**Work to complete**
Write out the material below again, unchanged.

**Source excerpt**
* * * * * * *

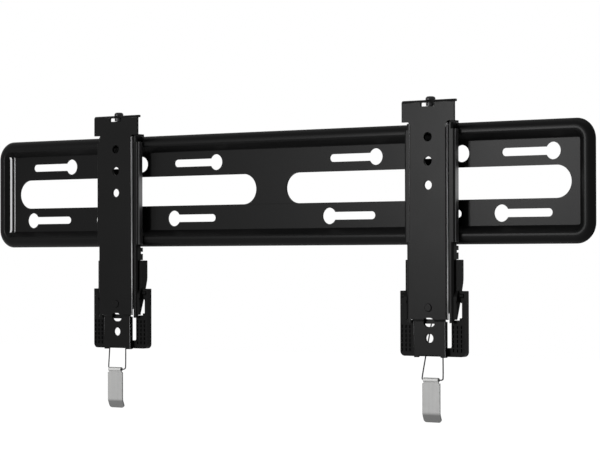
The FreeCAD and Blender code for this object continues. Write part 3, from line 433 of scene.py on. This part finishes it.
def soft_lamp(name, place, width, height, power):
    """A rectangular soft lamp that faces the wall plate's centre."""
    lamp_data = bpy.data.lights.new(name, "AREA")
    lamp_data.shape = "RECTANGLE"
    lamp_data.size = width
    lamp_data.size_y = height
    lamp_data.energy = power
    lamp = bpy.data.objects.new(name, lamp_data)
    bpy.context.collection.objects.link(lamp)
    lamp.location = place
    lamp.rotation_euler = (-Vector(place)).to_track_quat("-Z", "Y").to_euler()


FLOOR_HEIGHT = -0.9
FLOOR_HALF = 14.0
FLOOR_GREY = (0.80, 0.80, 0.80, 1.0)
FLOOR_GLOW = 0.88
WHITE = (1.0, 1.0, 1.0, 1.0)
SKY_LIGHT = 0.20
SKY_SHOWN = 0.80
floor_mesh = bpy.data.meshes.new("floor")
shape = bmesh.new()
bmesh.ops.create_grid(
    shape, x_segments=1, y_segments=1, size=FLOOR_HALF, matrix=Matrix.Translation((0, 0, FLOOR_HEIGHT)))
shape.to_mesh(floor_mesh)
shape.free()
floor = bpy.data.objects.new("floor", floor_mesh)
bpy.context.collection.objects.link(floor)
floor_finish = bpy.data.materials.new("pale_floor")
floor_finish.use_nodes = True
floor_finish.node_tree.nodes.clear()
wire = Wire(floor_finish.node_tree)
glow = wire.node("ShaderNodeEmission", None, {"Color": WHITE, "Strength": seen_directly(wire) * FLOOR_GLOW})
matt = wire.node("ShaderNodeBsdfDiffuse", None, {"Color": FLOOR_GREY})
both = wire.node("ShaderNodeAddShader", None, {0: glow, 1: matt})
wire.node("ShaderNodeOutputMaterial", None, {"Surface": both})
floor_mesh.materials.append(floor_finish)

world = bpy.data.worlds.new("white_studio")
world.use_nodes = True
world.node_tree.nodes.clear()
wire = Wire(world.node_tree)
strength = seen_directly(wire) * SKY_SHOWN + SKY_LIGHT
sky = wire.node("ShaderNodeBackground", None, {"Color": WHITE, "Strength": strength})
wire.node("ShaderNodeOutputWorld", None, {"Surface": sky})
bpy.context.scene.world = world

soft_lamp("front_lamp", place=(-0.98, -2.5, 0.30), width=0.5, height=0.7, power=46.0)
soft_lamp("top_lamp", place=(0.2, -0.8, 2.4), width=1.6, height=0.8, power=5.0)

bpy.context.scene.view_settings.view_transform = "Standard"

* * * * * * *

**In response**
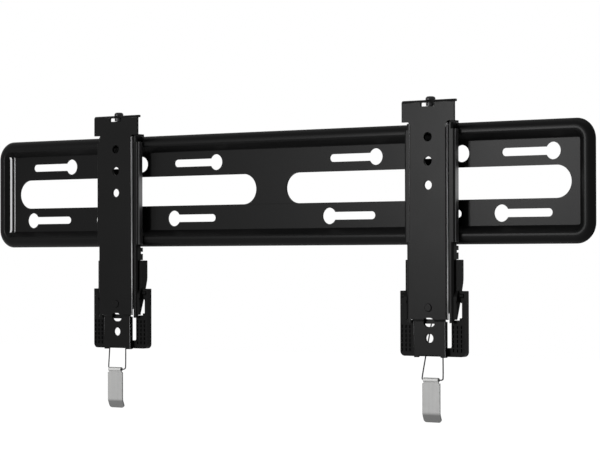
The FreeCAD and Blender code for this object continues. Write part 3, from line 433 of scene.py on. This part finishes it.
def soft_lamp(name, place, width, height, power):
    """A rectangular soft lamp that faces the wall plate's centre."""
    lamp_data = bpy.data.lights.new(name, "AREA")
    lamp_data.shape = "RECTANGLE"
    lamp_data.size = width
    lamp_data.size_y = height
    lamp_data.energy = power
    lamp = bpy.data.objects.new(name, lamp_data)
    bpy.context.collection.objects.link(lamp)
    lamp.location = place
    lamp.rotation_euler = (-Vector(place)).to_track_quat("-Z", "Y").to_euler()


FLOOR_HEIGHT = -0.9
FLOOR_HALF = 14.0
FLOOR_GREY = (0.80, 0.80, 0.80, 1.0)
FLOOR_GLOW = 0.88
WHITE = (1.0, 1.0, 1.0, 1.0)
SKY_LIGHT = 0.20
SKY_SHOWN = 0.80
floor_mesh = bpy.data.meshes.new("floor")
shape = bmesh.new()
bmesh.ops.create_grid(
    shape, x_segments=1, y_segments=1, size=FLOOR_HALF, matrix=Matrix.Translation((0, 0, FLOOR_HEIGHT)))
shape.to_mesh(floor_mesh)
shape.free()
floor = bpy.data.objects.new("floor", floor_mesh)
bpy.context.collection.objects.link(floor)
floor_finish = bpy.data.materials.new("pale_floor")
floor_finish.use_nodes = True
floor_finish.node_tree.nodes.clear()
wire = Wire(floor_finish.node_tree)
glow = wire.node("ShaderNodeEmission", None, {"Color": WHITE, "Strength": seen_directly(wire) * FLOOR_GLOW})
matt = wire.node("ShaderNodeBsdfDiffuse", None, {"Color": FLOOR_GREY})
both = wire.node("ShaderNodeAddShader", None, {0: glow, 1: matt})
wire.node("ShaderNodeOutputMaterial", None, {"Surface": both})
floor_mesh.materials.append(floor_finish)

world = bpy.data.worlds.new("white_studio")
world.use_nodes = True
world.node_tree.nodes.clear()
wire = Wire(world.node_tree)
strength = seen_directly(wire) * SKY_SHOWN + SKY_LIGHT
sky = wire.node("ShaderNodeBackground", None, {"Color": WHITE, "Strength": strength})
wire.node("ShaderNodeOutputWorld", None, {"Surface": sky})
bpy.context.scene.world = world

soft_lamp("front_lamp", place=(-0.98, -2.5, 0.30), width=0.5, height=0.7, power=46.0)
soft_lamp("top_lamp", place=(0.2, -0.8, 2.4), width=1.6, height=0.8, power=5.0)

bpy.context.scene.view_settings.view_transform = "Standard"